RÜYALAR HAKKINDA BİLMEMİZ GEREKENLER
İslâm'a göre rüya üç çeşittir:
1. Salih rüya,
2. Şeytanî rüya,
3. İnsanın içinde yaşadığı olaylardan doğan rüya.
Salih rüya, vaki olacak olan şeyleri vukuundan evvel, fıtrî istidad ile idrak etmekten ibarettir. Peygamber (s.a.v.) bununla ilgili şöyle buyurur:
"Müminlerin rüyası nübüvvetin kırk altı bölümünden bir bölümdür."
Şeytanî rüya, şeytanın, insanı korkutup üzüntüden üzüntüye sevk etmek için, uyku halinde insanın kalbine verdiği vesveseden ibarettir. Peygamber (s.a.v.) şöyle buyurur:
"Sizden biriniz sevdiği bir rüya görürse, o Allah'tandır. Bunun için Allah'a hamd edip rüyasını söylesin. Hoşuna gitmediği bir rüya görürse, o şeytandandır. Şerrinden Allah'a sığınsın ve onu kimseye de açmasın. Yoksa kendisine zarar verecektir."
İnsanın içinde yaşadığı olaylardan doğan rüya ise, insan bir şeyle meşgul olup onunla fazlasıyla ilgilendiği için hakkında rüya görür. Peygamber (s.a.v.) bir hadiste şöyle buyurur:
"Rüya üçdür. Allah tarafından olup müjde veren salih rüya, üzüntü verip şeytandan gelen rüya ve insanın kendi kendine bir şeyler söyleyip tasavvur ettiğinden meydana gelen rüya."

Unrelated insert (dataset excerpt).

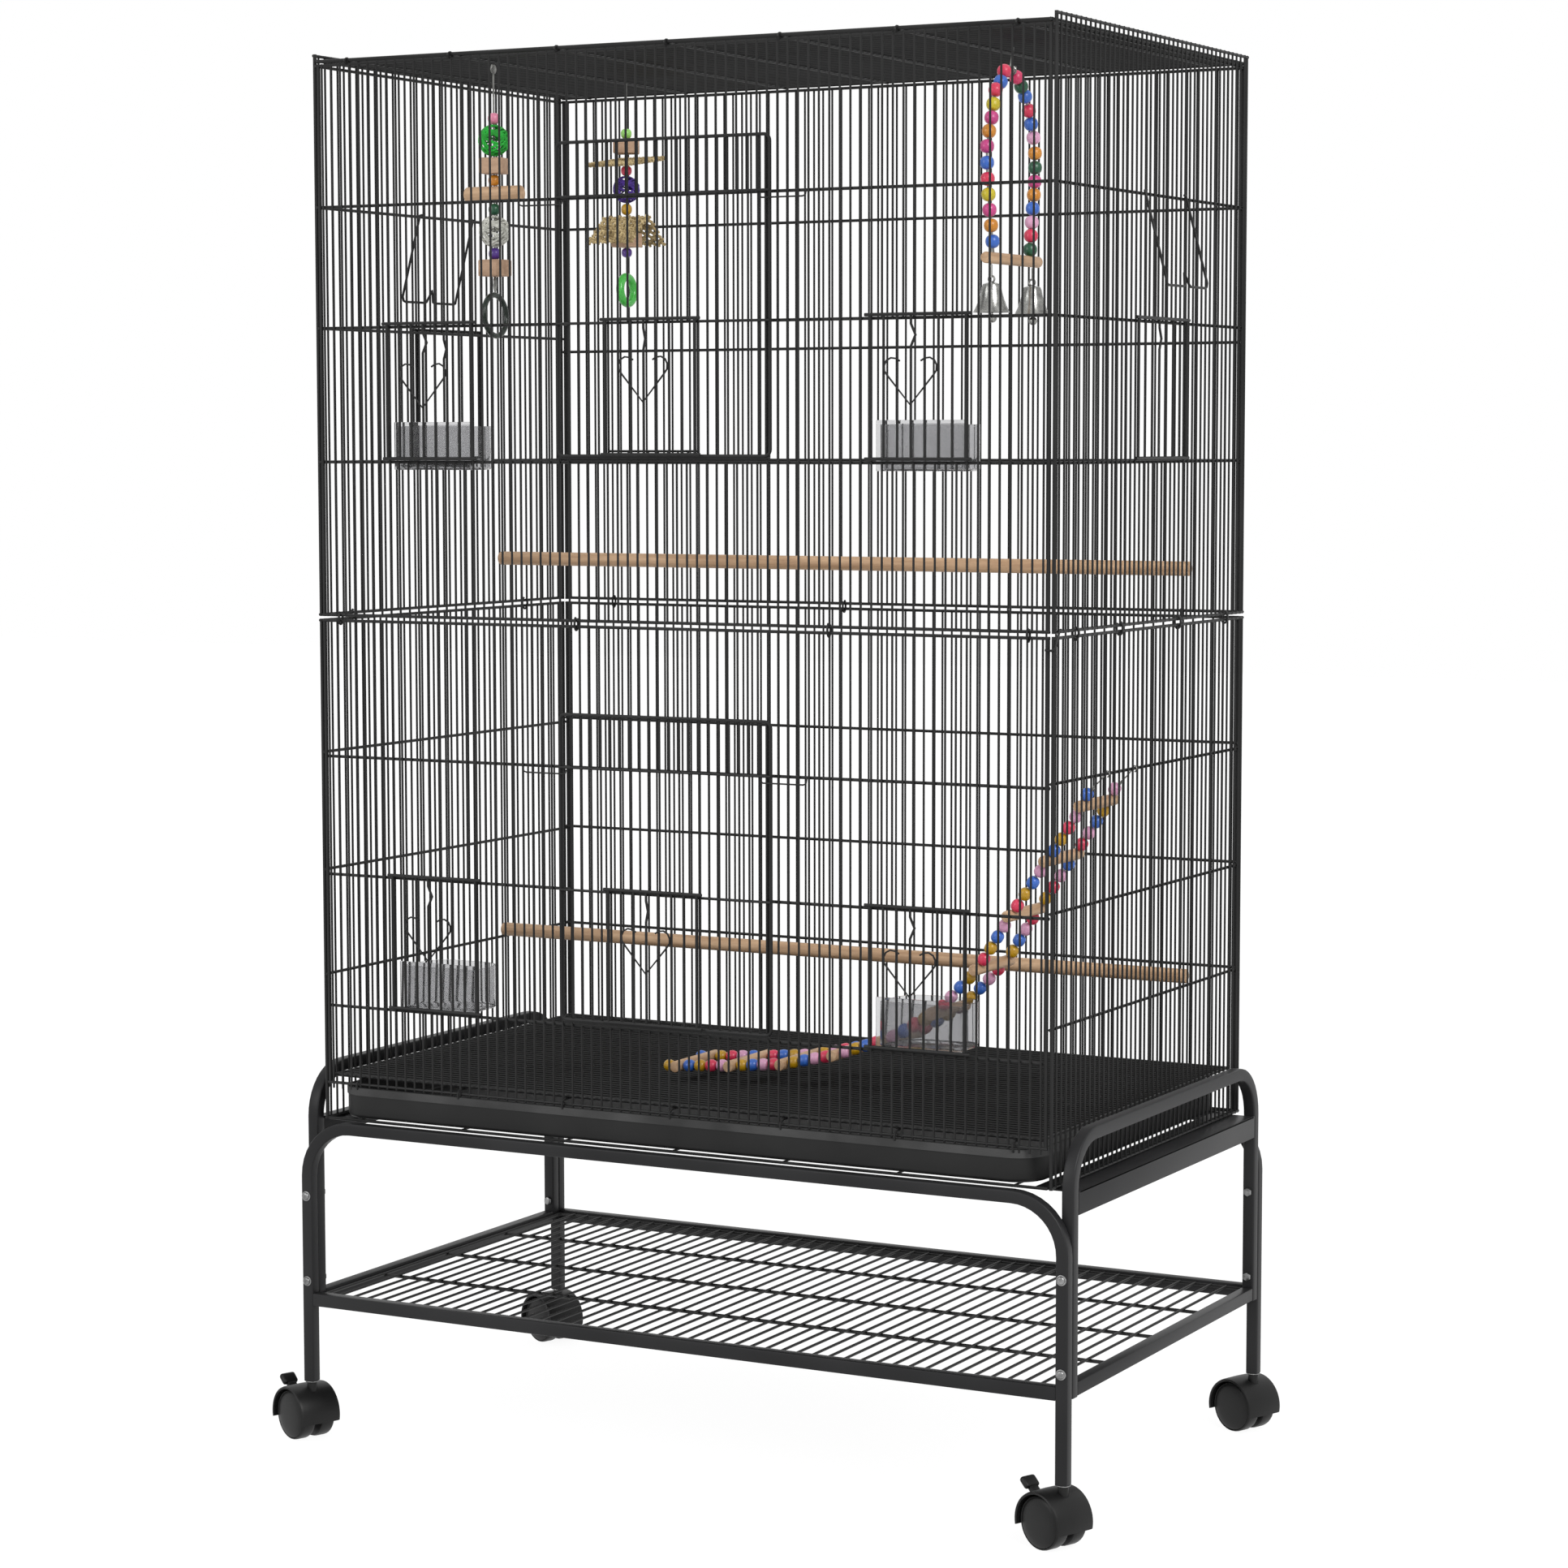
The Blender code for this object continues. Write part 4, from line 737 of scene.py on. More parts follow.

Yûsuf sûresinde zikredilen Hz. Yusuf (a.s)'ın rüyasıyla ilgili âyet ve yukarıda zikredilen hadisler, bunu ifade ediyorlar. Rüyaların içinde hak rüyalar vardır. Ancak "her rüya haktır ve her tabir de doğrudur" denilmez.
Rüyaya göre hareket ve rüyaya istinad etmek doğru değildir. Hatta fıkıh kitapları beyân ediyorlar: Şeytan her ne kadar Peygamber (asm)'in suretine giremezse de şabanın yirmi dokuzunda Peygamber (s.a.v.) herhangi bir kimsenin rüyasında "Yarın ramazanın birinci günüdür, oruç tutunuz." diye emretse, bu rüya ile amel edilmez. Çünkü rüya ilim olmadığı gibi zabt da edilmez.
RÜYALAR İLE AMEL MESELESİ
Rüyalar ve ilhamlar, Rabbanî ve Rahmanî; şeytanî ve nefsanî olabilirler. Bu sebeple aralarını iyi belirlemek gerekir. İslam uleması bu konularda şu üç şartın yerine getirilmesi durumunda amel edilebileceğini, ama hiç kimseyi zorlamanın doğru olmadığını belirtirler:
1. Görülen rüya veya ilham, dinimizin emirlerinden birini kaldırıcı veya yasaklarından birini de helal edici cinsten, yani dine aykırı ve sünnete zıt olmayacak.
2. Rüya veya ilham güvenilir, herkesin itimat ettiği, Ebu Hanife, Şafii, İmamı Rabbani, İmamı Gazali gibi kişiler olmalıdır. Herkes o zatın yalan söylemeyeceği ve dinin esaslarını hakkıyla bilen ve yaşayan birisi olduğunu kabul etmelidir.
3. Rüya ve ilhamla elde edilen bilgiler, dinin bir emri gibi kabul edilmemeli; sadece tavsiye edilebilir. Rüyalar ve ilhamlar birer ikazdır, irşattır. Bağlayıcı ve zorlayıcı olamaz. Bu rüya ve ilhama uyanlar ayıplanmayacağı gibi, uymayanlar da ayıplanmaz.